_DESCRIPTION OF THE TASK_.
Copy out all of the data below with no alterations.

_DATASET SECTION_.
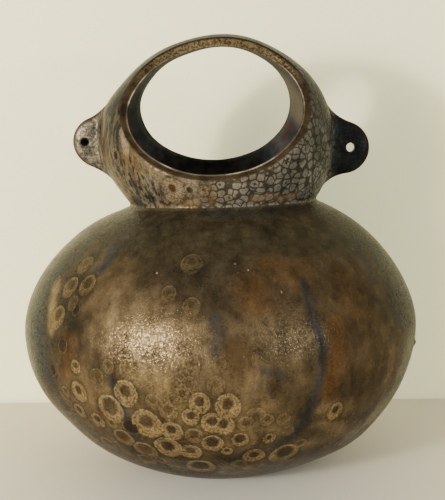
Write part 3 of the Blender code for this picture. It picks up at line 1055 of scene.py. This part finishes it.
# %% Tell each face its spots
def tell_spots(skin, spots):
    """Write the places of the two nearest spots, and their kinds, on the corners of the faces."""
    new_layer = skin.loops.layers.float_vector.new
    layers = [(new_layer(name), new_layer(name + "_kind")) for name in ("spot_near", "spot_next")]
    middles = kdtree.KDTree(len(spots))
    for index, spot in enumerate(spots):
        middles.insert(spot[0], index)
    middles.balance()
    told = 0
    for face in skin.faces:
        close = []
        if face.material_index != INSIDE:
            middle = face.calc_center_median()
            for _, index, away in middles.find_n(middle, NEIGHBOURS):
                reach = away / spots[index][3]
                if reach < SPOT_REACH * SPOT_STRETCH:
                    close.append((reach, spots[index]))
        close.sort(key=lambda pair: pair[0])
        told += bool(close)
        for rank, (place_layer, kind_layer) in enumerate(layers):
            for loop in face.loops:
                loop[place_layer] = NO_SPOT
                if rank < len(close):
                    place, across, down, half_width, kind = close[rank][1]
                    core, ochre, rusty, strength = SPOT_KINDS[kind]
                    away = loop.vert.co - place
                    loop[place_layer] = Vector((away.dot(across) / half_width,
                                                away.dot(down) / (half_width * SPOT_STRETCH), strength))
                    loop[kind_layer] = Vector((core, ochre, rusty))
    return told


print("faces that hold part of a spot:", tell_spots(skin, spots))

# %% [markdown]
# ## The piece
#
# The skin becomes one object with three glazes. Its place is in its mesh, so the object itself
# sits at the origin, and patterns on Object coordinates are in metres of the pot.

# %% Make the piece
mesh = bpy.data.meshes.new("clay_pot")
skin.to_mesh(mesh)
skin.free()
mesh.shade_smooth()
clay_pot = bpy.data.objects.new("clay_pot", mesh)
bpy.context.collection.objects.link(clay_pot)
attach(clay_pot, "root")
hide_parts("pot")
print("clay_pot:", len(mesh.polygons), "faces")

# %% [markdown]
# ## Laying out nodes
#
# A material is a tree of nodes. `Bench` adds a node, sets it and joins it in one call. A `Flow`
# is one output of a node, and plus, minus and times with a flow add the node that works the sum
# out, so that each glaze below reads as a recipe. `tone` turns a colour as seen on a screen into
# the linear numbers that Blender counts with. A glaze is darker than it looks under a bright
# light, so all of them are deepened by the same share.

# %% Tones
GLAZE_DEPTH = 0.92


def tone(red, green, blue):
    """A glaze colour, from a screen colour from 0 to 255."""
    linear = [((value / 255.0 + 0.055) / 1.055) ** 2.4 for value in (red, green, blue)]
    return (*[value * GLAZE_DEPTH for value in linear], 1.0)

# %% Flow
class Flow:
    """One output of a node. Each sum with it adds the node that works it out."""

    def __init__(self, bench, socket):
        self.bench = bench
        self.socket = socket

    def __add__(self, other):
        return self.bench.math("ADD", self, other)

    def __sub__(self, other):
        return self.bench.math("SUBTRACT", self, other)

    def __rsub__(self, other):
        return self.bench.math("SUBTRACT", other, self)

    def __mul__(self, other):
        return self.bench.math("MULTIPLY", self, other)

    def __abs__(self):
        return self.bench.math("ABSOLUTE", self)

    def parts(self):
        """The three numbers of a vector or a colour."""
        outputs = self.bench.add("SeparateXYZ", {0: self}).outputs
        return [Flow(self.bench, socket) for socket in outputs]

    def band(self, start, end):
        """0 before the start, 1 after the end, and smooth between."""
        return self.bench.take("MapRange", 0, {"Value": self, "From Min": start, "From Max": end},
                               interpolation_type="SMOOTHSTEP", clamp=True)

# %% Bench
NODES_IN_ROW = 12
NODE_WIDTH = 200.0
NODE_HEIGHT = 260.0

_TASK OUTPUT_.
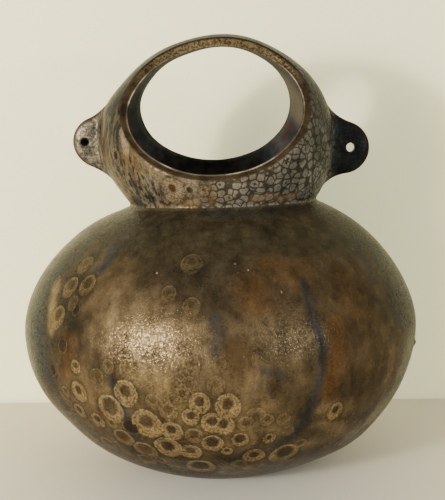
Write part 3 of the Blender code for this picture. It picks up at line 1055 of scene.py. This part finishes it.
# %% Tell each face its spots
def tell_spots(skin, spots):
    """Write the places of the two nearest spots, and their kinds, on the corners of the faces."""
    new_layer = skin.loops.layers.float_vector.new
    layers = [(new_layer(name), new_layer(name + "_kind")) for name in ("spot_near", "spot_next")]
    middles = kdtree.KDTree(len(spots))
    for index, spot in enumerate(spots):
        middles.insert(spot[0], index)
    middles.balance()
    told = 0
    for face in skin.faces:
        close = []
        if face.material_index != INSIDE:
            middle = face.calc_center_median()
            for _, index, away in middles.find_n(middle, NEIGHBOURS):
                reach = away / spots[index][3]
                if reach < SPOT_REACH * SPOT_STRETCH:
                    close.append((reach, spots[index]))
        close.sort(key=lambda pair: pair[0])
        told += bool(close)
        for rank, (place_layer, kind_layer) in enumerate(layers):
            for loop in face.loops:
                loop[place_layer] = NO_SPOT
                if rank < len(close):
                    place, across, down, half_width, kind = close[rank][1]
                    core, ochre, rusty, strength = SPOT_KINDS[kind]
                    away = loop.vert.co - place
                    loop[place_layer] = Vector((away.dot(across) / half_width,
                                                away.dot(down) / (half_width * SPOT_STRETCH), strength))
                    loop[kind_layer] = Vector((core, ochre, rusty))
    return told


print("faces that hold part of a spot:", tell_spots(skin, spots))

# %% [markdown]
# ## The piece
#
# The skin becomes one object with three glazes. Its place is in its mesh, so the object itself
# sits at the origin, and patterns on Object coordinates are in metres of the pot.

# %% Make the piece
mesh = bpy.data.meshes.new("clay_pot")
skin.to_mesh(mesh)
skin.free()
mesh.shade_smooth()
clay_pot = bpy.data.objects.new("clay_pot", mesh)
bpy.context.collection.objects.link(clay_pot)
attach(clay_pot, "root")
hide_parts("pot")
print("clay_pot:", len(mesh.polygons), "faces")

# %% [markdown]
# ## Laying out nodes
#
# A material is a tree of nodes. `Bench` adds a node, sets it and joins it in one call. A `Flow`
# is one output of a node, and plus, minus and times with a flow add the node that works the sum
# out, so that each glaze below reads as a recipe. `tone` turns a colour as seen on a screen into
# the linear numbers that Blender counts with. A glaze is darker than it looks under a bright
# light, so all of them are deepened by the same share.

# %% Tones
GLAZE_DEPTH = 0.92


def tone(red, green, blue):
    """A glaze colour, from a screen colour from 0 to 255."""
    linear = [((value / 255.0 + 0.055) / 1.055) ** 2.4 for value in (red, green, blue)]
    return (*[value * GLAZE_DEPTH for value in linear], 1.0)

# %% Flow
class Flow:
    """One output of a node. Each sum with it adds the node that works it out."""

    def __init__(self, bench, socket):
        self.bench = bench
        self.socket = socket

    def __add__(self, other):
        return self.bench.math("ADD", self, other)

    def __sub__(self, other):
        return self.bench.math("SUBTRACT", self, other)

    def __rsub__(self, other):
        return self.bench.math("SUBTRACT", other, self)

    def __mul__(self, other):
        return self.bench.math("MULTIPLY", self, other)

    def __abs__(self):
        return self.bench.math("ABSOLUTE", self)

    def parts(self):
        """The three numbers of a vector or a colour."""
        outputs = self.bench.add("SeparateXYZ", {0: self}).outputs
        return [Flow(self.bench, socket) for socket in outputs]

    def band(self, start, end):
        """0 before the start, 1 after the end, and smooth between."""
        return self.bench.take("MapRange", 0, {"Value": self, "From Min": start, "From Max": end},
                               interpolation_type="SMOOTHSTEP", clamp=True)

# %% Bench
NODES_IN_ROW = 12
NODE_WIDTH = 200.0
NODE_HEIGHT = 260.0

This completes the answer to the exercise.